“O canto das hienas”
20 de janeiro de 2005 - Jose Rocha

Torquato Neto, um dos gênios do Tropicalismo, cuja obra completa (pelo menos a conhecida) acaba de ser lançada, em dois volumes, 37 anos depois de sua morte, é o retrato mais fiel do que disse o escritor existencialista francês Albert Camus, de que só há um problema filosoficamente sério: o suicídio.

Torquato, que, como diria João Cabral de Melo Neto em “Morte e Vida Severina”, “pulou para fora da vida” na madrugada seguinte ao seu aniversário de 28 anos, deixou o famoso bilhete “Pra mim chega”, espatifou a máquina de escrever e pediu para que ninguém tirasse o sono de seu filho Thiago.

Triste, como Caetano o descreve em “Cajuína”, Torquato Neto desistiu de existir, abortou sua existência, como muita gente, dia após dia, pelo mundo afora, insatisfeitas com os sonhos que não se realizam, revoltadas com os projetos que dão em um nada absoluto.

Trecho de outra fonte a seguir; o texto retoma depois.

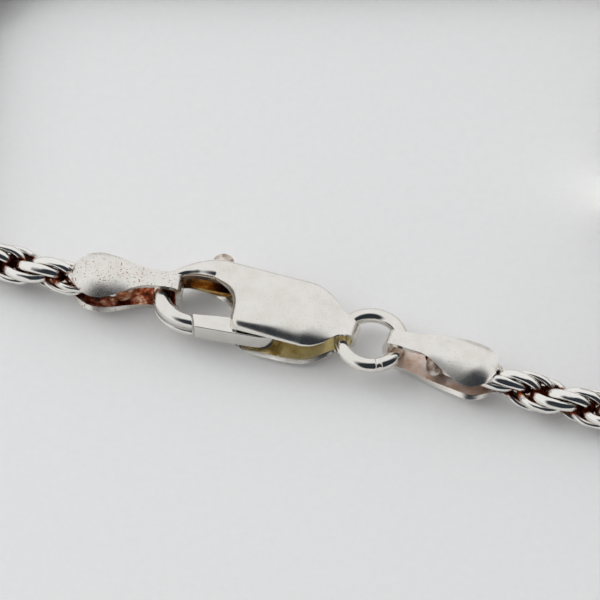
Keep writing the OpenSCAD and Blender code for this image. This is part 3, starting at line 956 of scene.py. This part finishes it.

Um contista de primeira, mas que ninguém reconheceu, o bom Elmer Bradbury, fez o mesmo no começo dos anos 90. Botou um disco do Pink Floyd na vitrola, um Pink Floyd com Sid Barret, e se envenenou.

Seu pai, Amós Bradbury, com quem trabalhei, deixou comigo os dois únicos textos inéditos de Elmer, que guardo na minha biblioteca. O único livro que Elmer publicou, “O canto das hienas”, que saiu com o selo de uma editora que não merece ser citada, e que foi pago por ele – o velho golpe dos “independentes” – é um espetáculo de qualidade, mas quase um aviso aos navegantes: de que o filho de Seu Amós se mataria.

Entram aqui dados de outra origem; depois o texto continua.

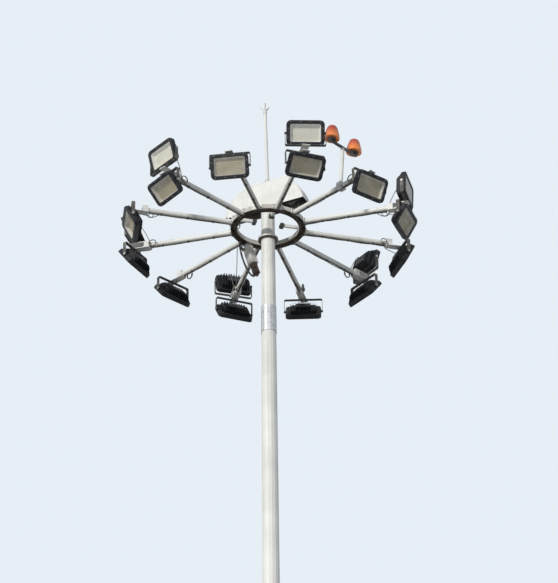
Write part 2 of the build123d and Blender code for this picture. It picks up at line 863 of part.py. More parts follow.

Uma carta de Marcos Rey abre o livro, como prefácio, dando conselhos ao jovem Elmer, com vinte e poucos anos naquele começo de década. No meio do texto do autor de “Quem manda já morreu” e uma série infinita de livros infanto-juvenis, está o conselho para que Elmer Bradbury “tenha paciência e não desista nunca de seus sonhos”, com os sinceros elogios ao texto, segundo Marcos Rey, um dos mais “limpos e raros” dos últimos tempos.

Elmer, como Torquato, não esperou. Numa manhã qualquer, de um dia qualquer, tomou veneno, botou o disco do Pink Floyd na vitrola e dormiu, assim, de verdade – não é força de expressão. Quando o encontraram, o disco rodava sozinho, feito um carrossel abandonado, e não havia bilhete algum. Seu Amós, pessoa de uma sensibilidade à flor da pele, descendente de Ray Bradbury, sim, não é coincidência, morreu muitas vezes naquela manhã.

Eu, pessoalmente, que na época morava em Barueri, na Grande São Paulo, sugeri, com outros amigos, ao prefeito da época que desse o nome de Elmer à Oficina de Artes do município. Era uma forma de marcar, como se marca o gado, com uma frase tipo: “Elmer, senhores, passou, sim, por aqui, e vocês nem viram”. Assim foi feito. Mas um dia, um secretário de cultura (sic) daquela cidade transformou a Oficina de Artes Elmer Bradbury numa cozinha literalmente.

É o mundo-cão. O mesmo que Torquato Neto mandou para aquele lugar e negou tudo, até mesmo quem ele era. Mas a obra de Torquato, que permanece, quando sai, nesses dois volumes, me parece de uma ambigüidade tacanha. De um lado, “resgata” a obra do poeta piauiense. De outro, mostra o cinismo que cerca o mercado editorial brasileiro. Um poeta morto vale mais que dois vivos? É o que parece, não é?

José Rocha é escritor e jornalista, autor dos livros "Espelho quebrado", "Batatas fritas ao sol", "O verbo por quem sofre de verborragia", "Coração de Leão" e "A lua do meio-dia" (no prelo).